* WORK REQUIRED: Would you quote the material below in full and unchanged?

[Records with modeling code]
——————
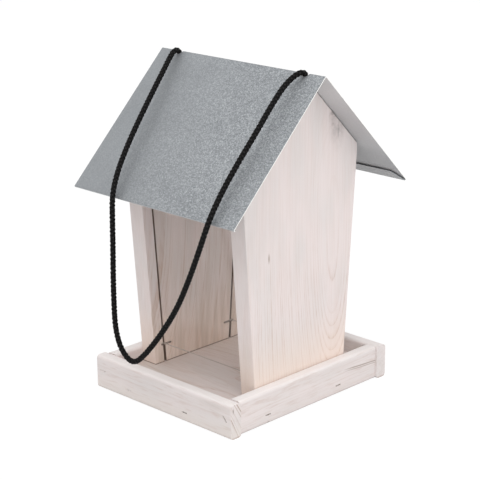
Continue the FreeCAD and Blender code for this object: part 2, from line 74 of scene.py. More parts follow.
# Cord: a limp 4 mm braid of black polyester, six strands round. It comes up out of one ridge
# hole, runs down just off the front slope, hangs in a bight before the tray and goes back into
# the other hole. Under the roof each end turns through the panel's bore and ends in a knot.
CORD_RADIUS = 0.002
STRANDS_EACH_WAY = 3
BRAID_PITCH = 0.0030
BRAID_RELIEF = 0.0008
BRAID_TWIST = 0.060
CORD_STEP = 0.00028
CORD_SIDES = 34
CORD_CROWN_HIGHLIGHT = "#2A2828"
CORD_GAP_SHADE = "#020202"
CROWN_SHARPNESS = 5.0
YARNS_PER_METRE = 2600.0
YARN_TONE = 0.35
YARN_DARKEST = -0.17
YARN_BUMP = 0.35
YARN_HEIGHT = 0.0002
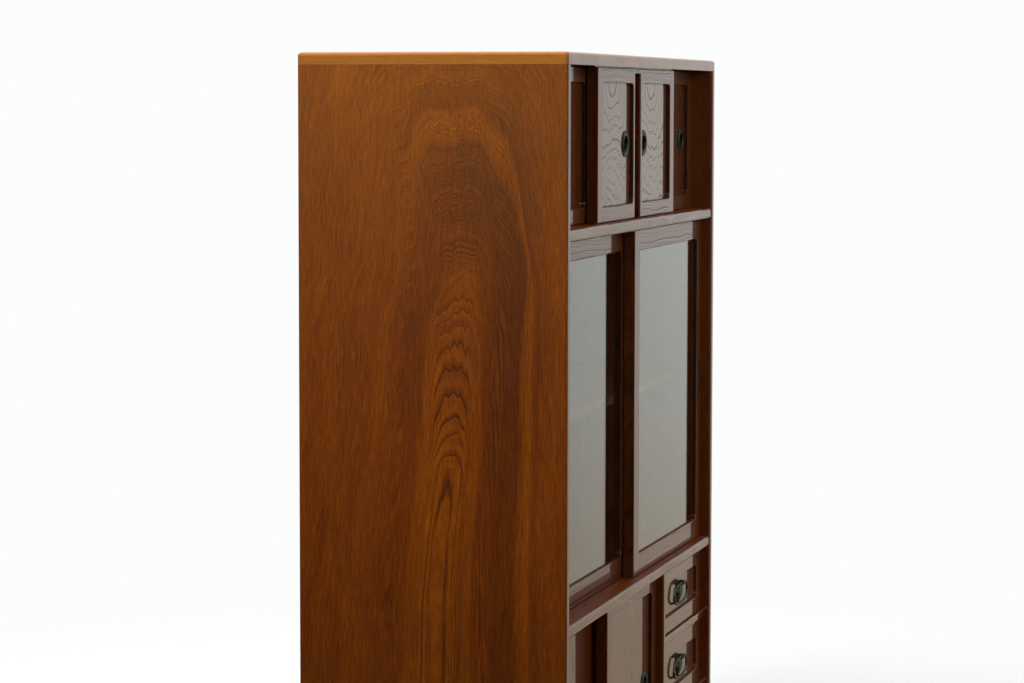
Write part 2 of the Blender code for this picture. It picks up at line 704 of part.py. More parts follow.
def make_handle(name, carrier, front):
    """Plate, post and drop ring; local y zero is the recessed face of the drawer front."""
    pivot_x = DRAWER_WIDTH / 2
    pivot_z = DRAWER_HEIGHT / 2 + HANDLE_RISE
    at = (pivot_x, DRAWER_RECESS, pivot_z)
    steps = (
        (0, -GAP),
        (0, PLATE_EDGE - PLATE_THICK),
        (-PLATE_EDGE / 2, PLATE_EDGE / 2 - PLATE_THICK),
        (-PLATE_EDGE, -PLATE_THICK),
    )
    loops = [(plate_outline(spread), y) for spread, y in steps]
    for share in BELLY_SHARES:
        height = PLATE_THICK + BELLY_RISE * math.sqrt(1 - share * share)
        loops.append((belly_outline(share), -height))
    levels = [[(a, y, b - PLATE_DROP) for a, b in outline] for outline, y in loops]
    plate = place(name + "_plate", loft(levels), "bronze", carrier, at)
    shank_hole = POST_SHANK_RADIUS + POST_PLAY
    ends = (-PLATE_THICK - OVERRUN, DRAWER_FRONT + OVERRUN)
    levels = [[(a, y, b) for a, b in circle((0, 0), shank_hole, SMALL_CIRCLE_STEPS)] for y in ends]
    cut(plate, loft(levels), name + "_plate_hole", carrier, at)
    cut(front, loft(levels), name + "_front_hole", carrier, at)

    tail = DRAWER_FRONT - DRAWER_RECESS + GAP
    profile = (
        (POST_HEAD_RADIUS / 2, -PIVOT_REACH - POST_HEAD_HALF),
        (POST_HEAD_RADIUS, -PIVOT_REACH - POST_HEAD_HALF / 2),
        (POST_HEAD_RADIUS, -PIVOT_REACH + POST_HEAD_HALF / 2),
        (POST_NECK_RADIUS, -PLATE_THICK - GAP),
        (POST_SHANK_RADIUS, -PLATE_THICK - GAP),
        (POST_SHANK_RADIUS, tail),
        (POST_TAIL_RADIUS, tail),
        (POST_TAIL_RADIUS, tail + POST_TAIL / 2),
        (POST_SHANK_RADIUS, tail + POST_TAIL),
    )
    levels = [[(a, y, b) for a, b in circle((0, 0), radius, POST_STEPS)] for radius, y in profile]
    post = place(name + "_post", loft(levels), "bronze", carrier, at)
    eye = circle((-PIVOT_REACH, 0), BAIL_WIRE + BAIL_PLAY, SMALL_CIRCLE_STEPS)
    reach = POST_HEAD_RADIUS + OVERRUN
    cut(post, prism(eye, "x", -reach, reach), name + "_eye", carrier, at)
    pivot = (at[0], at[1] - PIVOT_REACH, at[2])
    place(name + "_ring", drop_ring(), "bronze", carrier, pivot)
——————
* RESULT FOR THIS TASK:
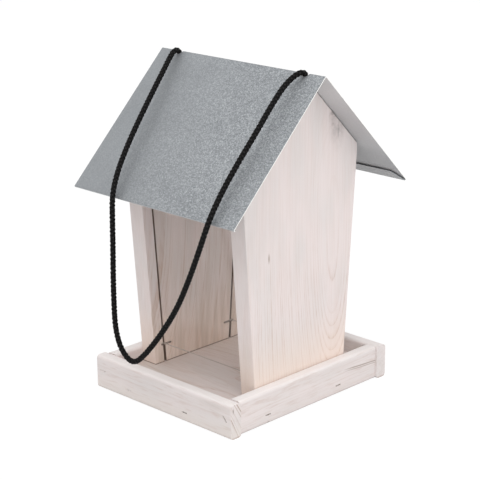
Continue the FreeCAD and Blender code for this object: part 2, from line 74 of scene.py. More parts follow.
# Cord: a limp 4 mm braid of black polyester, six strands round. It comes up out of one ridge
# hole, runs down just off the front slope, hangs in a bight before the tray and goes back into
# the other hole. Under the roof each end turns through the panel's bore and ends in a knot.
CORD_RADIUS = 0.002
STRANDS_EACH_WAY = 3
BRAID_PITCH = 0.0030
BRAID_RELIEF = 0.0008
BRAID_TWIST = 0.060
CORD_STEP = 0.00028
CORD_SIDES = 34
CORD_CROWN_HIGHLIGHT = "#2A2828"
CORD_GAP_SHADE = "#020202"
CROWN_SHARPNESS = 5.0
YARNS_PER_METRE = 2600.0
YARN_TONE = 0.35
YARN_DARKEST = -0.17
YARN_BUMP = 0.35
YARN_HEIGHT = 0.0002
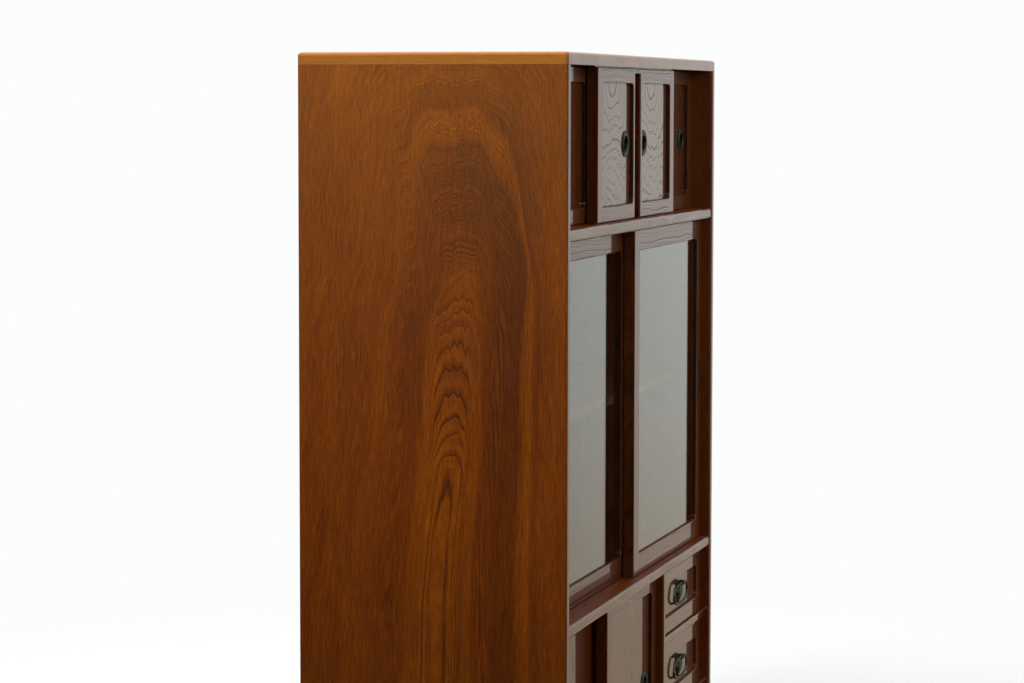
Write part 2 of the Blender code for this picture. It picks up at line 704 of part.py. More parts follow.
def make_handle(name, carrier, front):
    """Plate, post and drop ring; local y zero is the recessed face of the drawer front."""
    pivot_x = DRAWER_WIDTH / 2
    pivot_z = DRAWER_HEIGHT / 2 + HANDLE_RISE
    at = (pivot_x, DRAWER_RECESS, pivot_z)
    steps = (
        (0, -GAP),
        (0, PLATE_EDGE - PLATE_THICK),
        (-PLATE_EDGE / 2, PLATE_EDGE / 2 - PLATE_THICK),
        (-PLATE_EDGE, -PLATE_THICK),
    )
    loops = [(plate_outline(spread), y) for spread, y in steps]
    for share in BELLY_SHARES:
        height = PLATE_THICK + BELLY_RISE * math.sqrt(1 - share * share)
        loops.append((belly_outline(share), -height))
    levels = [[(a, y, b - PLATE_DROP) for a, b in outline] for outline, y in loops]
    plate = place(name + "_plate", loft(levels), "bronze", carrier, at)
    shank_hole = POST_SHANK_RADIUS + POST_PLAY
    ends = (-PLATE_THICK - OVERRUN, DRAWER_FRONT + OVERRUN)
    levels = [[(a, y, b) for a, b in circle((0, 0), shank_hole, SMALL_CIRCLE_STEPS)] for y in ends]
    cut(plate, loft(levels), name + "_plate_hole", carrier, at)
    cut(front, loft(levels), name + "_front_hole", carrier, at)

    tail = DRAWER_FRONT - DRAWER_RECESS + GAP
    profile = (
        (POST_HEAD_RADIUS / 2, -PIVOT_REACH - POST_HEAD_HALF),
        (POST_HEAD_RADIUS, -PIVOT_REACH - POST_HEAD_HALF / 2),
        (POST_HEAD_RADIUS, -PIVOT_REACH + POST_HEAD_HALF / 2),
        (POST_NECK_RADIUS, -PLATE_THICK - GAP),
        (POST_SHANK_RADIUS, -PLATE_THICK - GAP),
        (POST_SHANK_RADIUS, tail),
        (POST_TAIL_RADIUS, tail),
        (POST_TAIL_RADIUS, tail + POST_TAIL / 2),
        (POST_SHANK_RADIUS, tail + POST_TAIL),
    )
    levels = [[(a, y, b) for a, b in circle((0, 0), radius, POST_STEPS)] for radius, y in profile]
    post = place(name + "_post", loft(levels), "bronze", carrier, at)
    eye = circle((-PIVOT_REACH, 0), BAIL_WIRE + BAIL_PLAY, SMALL_CIRCLE_STEPS)
    reach = POST_HEAD_RADIUS + OVERRUN
    cut(post, prism(eye, "x", -reach, reach), name + "_eye", carrier, at)
    pivot = (at[0], at[1] - PIVOT_REACH, at[2])
    place(name + "_ring", drop_ring(), "bronze", carrier, pivot)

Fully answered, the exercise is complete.